20th Sunday in Ordinary Time
(Sunday 20th August 2017)
Praying with great faith – (Matthew 15:21-28)
In the Gospel today, Jesus goes for the first time outside of Israel into Gentile and pagan territory. And a woman appears on the scene who must have heard about Jesus somehow. She has a daughter tormented by a demon. She is desperate to help her daughter so she goes to Jesus. Many of us, in our own lives, may have a loved one who is in trouble or is sick or who is going astray in some way. And so this woman knows that Jesus is the one who can help her daughter. She cries out, ‘Sir, Son of David, take pity on me.’ But surprisingly, Jesus does not answer her at all.
We all have had the experience at some stage of really praying for something but feeling like we have hit a brick wall and that the Lord is deaf to our cry. Well, the Lord knows exactly what He is doing. In this Gospel, perhaps he is doing this in a way that He is strengthening her faith. Well, the disciples say, ‘ Give her what she wants because she is shouting after us’. They want to send her away. How often the disciples are trying to keep people away from Jesus instead of bringing them to Jesus. She comes and kneels at this feet; ‘Lord, help me’. So this woman is a model of faithful persistence and prayer. She will not be put off and she will keep asking knowing that the Lord is somehow hearing her prayer. But then Jesus responds with what seems to be a rebuff. ‘I was sent only to the lost sheep of the House of Israel’. What He means is that God’s promise of a Messiah was given originally to His chosen people, the Jews. And so the coming of the Messiah and the fulfilment of all of God’s blessings and promises are first and foremost for His people of Israel. But God’s plan, even from the beginning, even from the call of Abraham way back in the Old Testament, was ultimately that through the Jewish people His blessings and His salvation would go out to the whole world. So Jesus says to this woman, ‘It is not fair to take the children’s food and throw it to the house-dogs’. It is really a little parable. ‘Dogs’ was the word used for the Gentiles.

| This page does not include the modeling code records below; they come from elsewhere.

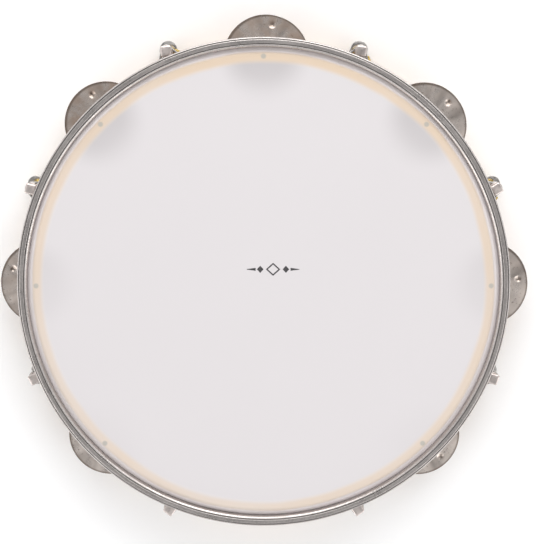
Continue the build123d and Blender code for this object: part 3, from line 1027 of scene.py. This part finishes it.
class DRUM_OT_brackets(bpy.types.Operator):
    """Soften the brackets' edges, make their nuts and finish their screws"""

    bl_idname = "drum.brackets"
    bl_label = "Brackets"

    def execute(self, context):
        scene = context.scene
        settings = scene.drum_brackets
        zinc = plated_metal("bracket_zinc", scene.drum_ears.zinc)
        for number in range(1, BOLTS + 1):
            node = f"shell_bracket_{number}"
            mesh = tidy(frame["nodes"][node].data.copy(), 1e-6)
            work = bmesh.new()
            work.from_mesh(mesh)
            bmesh.ops.dissolve_limit(
                work, angle_limit=math.radians(1), verts=work.verts, edges=work.edges
            )
            written(work, mesh).materials.clear()
            piece = shown(f"angle_bracket_{number}", mesh)
            bevel = piece.modifiers.new("edges", "BEVEL")
            bevel.width = settings.edge
            bevel.segments = 2
            bevel.limit_method = "ANGLE"
            bevel.angle_limit = math.radians(40)
            rounded = evaluated(piece)
            piece.modifiers.clear()
            piece.data = soften(rounded)
            dress(piece, "root", zinc, "zinc_steel", node)
        self.nuts(settings)
        frame["nodes"]["bracket_screws"].data.materials[0] = plated_metal(
            "screw_zinc", scene.drum_ears.zinc, 0.22, 900.0
        )
        return {"FINISHED"}

    def nuts(self, settings):
        """Chamfered hexagon nuts under the shelves, their round shoulders standing in the holes."""
        low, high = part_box("bracket_nuts")
        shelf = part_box("shell_bracket_1")[0].z
        flats = settings.flats
        corners = flats / math.sqrt(3)
        blunt = corners - 0.25 * MM
        face = flats / 2 - 0.1 * MM
        bore = 2.56 * MM
        edge = 0.45 * MM
        loops = [
            sided_loop(flats, face, low.z, 6),
            sided_loop(flats, blunt, low.z + edge * 0.6, 6),
            sided_loop(flats, corners, low.z + edge, 6),
            sided_loop(flats, corners, shelf - edge, 6),
            sided_loop(flats, blunt, shelf - edge * 0.6, 6),
            sided_loop(flats, face, shelf, 6),
            round_loop(settings.shoulder, shelf),
            round_loop(settings.shoulder, high.z - edge / 2),
            round_loop(settings.shoulder - edge / 2, high.z),
            round_loop(bore + edge / 2, high.z),
            round_loop(bore, high.z - edge / 2),
            round_loop(bore, low.z + edge),
            round_loop(bore + edge, low.z),
        ]
        nut = loft(loops, closed=True)
        nut.transform(Matrix.Translation((bolt_axis(1).to_2d().length, 0, 0)))
        brass = plated_metal("nut_yellow_zinc", settings.yellow, 0.24, 600.0)
        piece = round_the_drum().run(
            "hexagon_nuts", nut, count=BOLTS, first_angle=PITCH / 2, pitch=PITCH, material=brass
        )
        soften(tidy(piece.data), 25)
        dress(piece, "root", brass, "yellow_zinc", "bracket_nuts")


class DRUM_OT_jingles(bpy.types.Operator):
    """Press the jingle plates and put in their pins"""

    bl_idname = "drum.jingles"
    bl_label = "Jingles"

    def execute(self, context):
        scene = context.scene
        settings = scene.drum_jingles
        self.pins(settings)
        tree = jingle_plate()
        for number in range(1, STATIONS + 1):
            for which, (layer, roll) in enumerate((("lower", math.pi), ("upper", 0.0))):
                node = f"{layer}_jingle_{number}"
                centre = middle(node)
                low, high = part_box(node)
                rim = low.z if layer == "upper" else high.z
                seed = 2 * number + which
                turn = 1.1 * seed
                seen_turn = turn if layer == "upper" else -turn
                metal = jingle_finish(
                    f"jingle_nickel_{layer}_{number}", centre, settings, TARNISH[number - 1],
                    seen_turn,
                )
                piece = tree.run(
                    f"{layer}_jingle_plate_{number}", self.section(settings, outer_radius(node)),
                    segments=240, dimples=settings.dimples, dimple_ring=settings.dimple_ring,
                    dimple_radius=settings.dimple, dimple_depth=settings.dimple_depth,
                    dimple_turn=turn, wave=settings.wave, seed=float(seed), roll=roll,
                    place=(centre.x, centre.y, rim), material=metal,
                )
                soften(tidy(piece.data), 50)
                dress(piece, node, metal, "jingle_nickel", node)
        return {"FINISHED"}

    def section(self, settings, rim):
        """The plate's section, drawn out from the dimple ring: cup, dish and rim."""
        cup_height = 3.2 * MM

        def height(radius):
            fall = (radius - settings.cup) / (settings.foot - settings.cup)
            fall = min(1.0, max(0.0, fall))
            ease = fall * fall * (3 - 2 * fall)
            dish = settings.dish * (rim - radius) / (rim - settings.foot)
            return (1 - ease) * cup_height + ease * min(settings.dish, max(0.0, dish))

        fine_from = settings.dimple_ring - 1.5 * settings.dimple
        fine_to = settings.dimple_ring + 1.5 * settings.dimple
        stops = [(settings.hole, fine_from, 16), (fine_from, fine_to, 14), (fine_to, rim, 5)]
        radii = [a + (b - a) * i / n for a, b, n in stops for i in range(n)] + [rim]
        under = [(r - settings.dimple_ring, height(r)) for r in radii]
        above = [(out, up + settings.sheet) for out, up in reversed(under)]
        return outline_curve("jingle_section", under + above)

    def pins(self, settings):
        """Straight wire pins with domed ends, one for each slot."""
        low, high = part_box("jingle_pin_1")
        radius = (high.x - low.x) / 2
        dome = 0.35 * MM
        loops = [
            round_loop(radius * 0.6, low.z, 32),
            round_loop(radius, low.z + dome, 32),
            round_loop(radius, high.z - dome, 32),
            round_loop(radius * 0.85, high.z - dome * 0.35, 32),
            round_loop(radius * 0.45, high.z, 32),
        ]
        wire = plated_metal("pin_wire", settings.wire, 0.3, 800.0)
        for number in range(1, STATIONS + 1):
            centre = middle(f"jingle_pin_{number}")
            mesh = loft(loops)
            mesh.transform(Matrix.Translation((centre.x, centre.y, 0)))
            piece = shown(f"wire_pin_{number}", soften(mesh))
            dress(piece, "root", wire, "pin_steel", f"jingle_pin_{number}")


class DRUM_OT_stage(bpy.types.Operator):
    """Set up the floor, the lights and the camera"""

    bl_idname = "drum.stage"
    bl_label = "Stage"

    def execute(self, context):
        scene = context.scene
        settings = scene.drum_stage
        size = 6.0
        corners = [(-size, -size, 0), (size, -size, 0), (size, size, 0), (-size, size, 0)]
        mesh = bpy.data.meshes.new("floor")
        mesh.from_pydata(corners, [], [(0, 1, 2, 3)])
        floor = shown("floor", mesh)
        finish = Finish("floor_paper")
        grain = finish.noise(400.0)
        colour = finish.mix(grain, settings.floor, tint(settings.floor, 0.985))
        mesh.materials.append(finish.close(colour, finish.spread(grain, 0.3, 0.7, 0.85, 0.95)))
        self.light("key", place=(0.25, 1.9, 1.0), size=2.4, power=52.0)
        self.light("fill_left", place=(-1.5, -1.0, 0.9), size=1.8, power=17.0)
        self.light("fill_right", place=(1.5, -1.2, 1.0), size=1.8, power=17.0)
        world = bpy.data.worlds.new("soft_room")
        world.use_nodes = True
        room = Tree(world.node_tree)
        way = room.add("ShaderNodeTexCoord").outputs["Generated"]
        upwards = room.split(way)[2]
        at_sides, overhead = 0.85, 0.48
        strength = room.spread(upwards, 0.55, 0.985, at_sides, overhead)
        background = world.node_tree.nodes["Background"]
        background.inputs["Color"].default_value = (0.98, 0.985, 1.0, 1)
        world.node_tree.links.new(strength, background.inputs["Strength"])
        scene.world = world
        scene.view_settings.view_transform = "Standard"
        self.camera(scene, settings)
        return {"FINISHED"}

    def light(self, name, place, size, power):
        """A square soft light that faces the drum."""
        data = bpy.data.lights.new(name, "AREA")
        data.size = size
        data.energy = power
        lamp = bpy.data.objects.new(name, data)
        lamp.location = place
        lamp.rotation_euler = (-Vector(place)).to_track_quat("-Z", "Y").to_euler()
        bpy.context.scene.collection.objects.link(lamp)

    def camera(self, scene, settings):
        """A camera just off the drum's axis, leaning from the side opposite the hand hold."""
        data = bpy.data.cameras.new("camera")
        data.sensor_width = 36.0
        data.lens = data.sensor_width * settings.distance / settings.width
        data.clip_start = 0.01
        camera = bpy.data.objects.new("camera", data)
        turn = Matrix.Rotation(-settings.tilt, 4, "X")
        target = Vector((settings.sideways, settings.upwards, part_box("tension_hoop")[1].z))
        place = target + turn @ Vector((0, 0, settings.distance))
        camera.matrix_world = Matrix.Translation(place) @ turn
        scene.collection.objects.link(camera)
        scene.camera = camera


OPERATORS = (
    DRUM_OT_shell, DRUM_OT_head, DRUM_OT_hoop, DRUM_OT_ears, DRUM_OT_bolts, DRUM_OT_brackets,
    DRUM_OT_jingles, DRUM_OT_stage,
)


class DRUM_PT_panel(bpy.types.Panel):
    """Sizes, colours and steps of the drum"""

    bl_idname = "DRUM_PT_panel"
    bl_label = "Frame Drum"
    bl_space_type = "VIEW_3D"
    bl_region_type = "UI"
    bl_category = "Drum"

    def draw(self, context):
        for (key, settings), operator in zip(SETTINGS.items(), OPERATORS):
            box = self.layout.box()
            for name in settings.__annotations__:
                box.prop(getattr(context.scene, key), name)
            box.operator(operator.bl_idname)


def register():
    for cls in (*SETTINGS.values(), *OPERATORS, DRUM_PT_panel):
        bpy.utils.register_class(cls)
    for key, settings in SETTINGS.items():
        setattr(bpy.types.Scene, key, bpy.props.PointerProperty(type=settings))


def unregister():
    for key in SETTINGS:
        delattr(bpy.types.Scene, key)
    for cls in (DRUM_PT_panel, *OPERATORS[::-1], *SETTINGS.values()):
        bpy.utils.unregister_class(cls)


def main():
    register()
    bpy.ops.drum.stage()
    bpy.ops.drum.shell()
    bpy.ops.drum.head()
    bpy.ops.drum.hoop()
    bpy.ops.drum.ears()
    bpy.ops.drum.bolts()
    bpy.ops.drum.brackets()
    bpy.ops.drum.jingles()


if __name__ == "__main__":
    main()
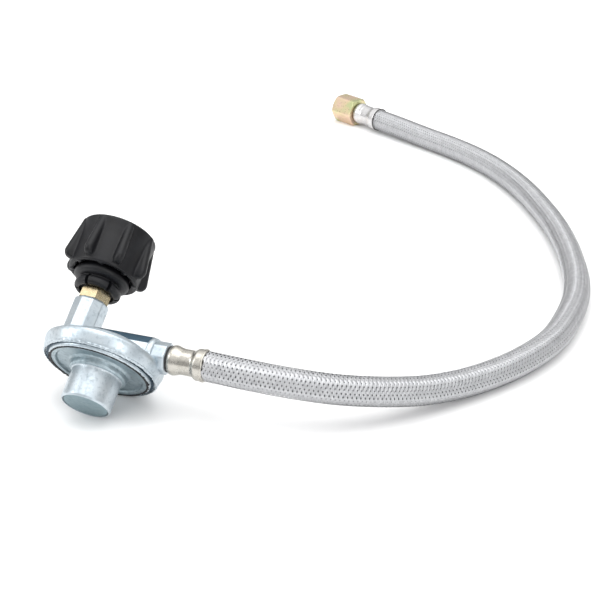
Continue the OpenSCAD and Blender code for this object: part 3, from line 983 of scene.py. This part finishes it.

Now, if I was that woman, I might have taken offense at that. But that woman is not put off. In fact she retorts to Jesus with a counter-parable of her own. She says, ‘Ah yes, sir; but even house-dogs can eat the scraps that fall from their master’s table’. In other words she is asking Jesus how He can refuse His blessings even to a Gentile like her. And Jesus is so thrilled at this lady’s faith. He loves how she refuses to take no for an answer. She bothers Jesus with her prayer and we see that Jesus wants to be bothered. He says, ‘Woman, you have great faith. Let your wish be granted’. The woman went home and found her daughter healed. So what this story is teaching us is that in order to experience the power of the Lord and His saving graces, we do not have had to have been on earth with Him as He was walking the streets of Galilee and Tyre and Sidon. All we need is great faith. In fact this is one of two miracles in the Gospels that is done without Jesus going to the sick person, without Him laying His hands on them. We see it in the story of the Centurion and his servant who is very unwell. In both cases they are Gentiles who come to Jesus and in both cases they have great faith. And He is so thrilled to see that faith.
Now when we pray, we won’t always receive an answer to prayer in exactly the way we want or the way we expect. But if we pray persistently with great faith knowing that the Lord loves us and that His gift of salvation is for us and for all who believe in Him, we will see an answer to our prayer. We will see our own hearts open up more and more to the good things that God wants to do for us. This is really a story to increase our faith in the love, grace and mercy of the Lord.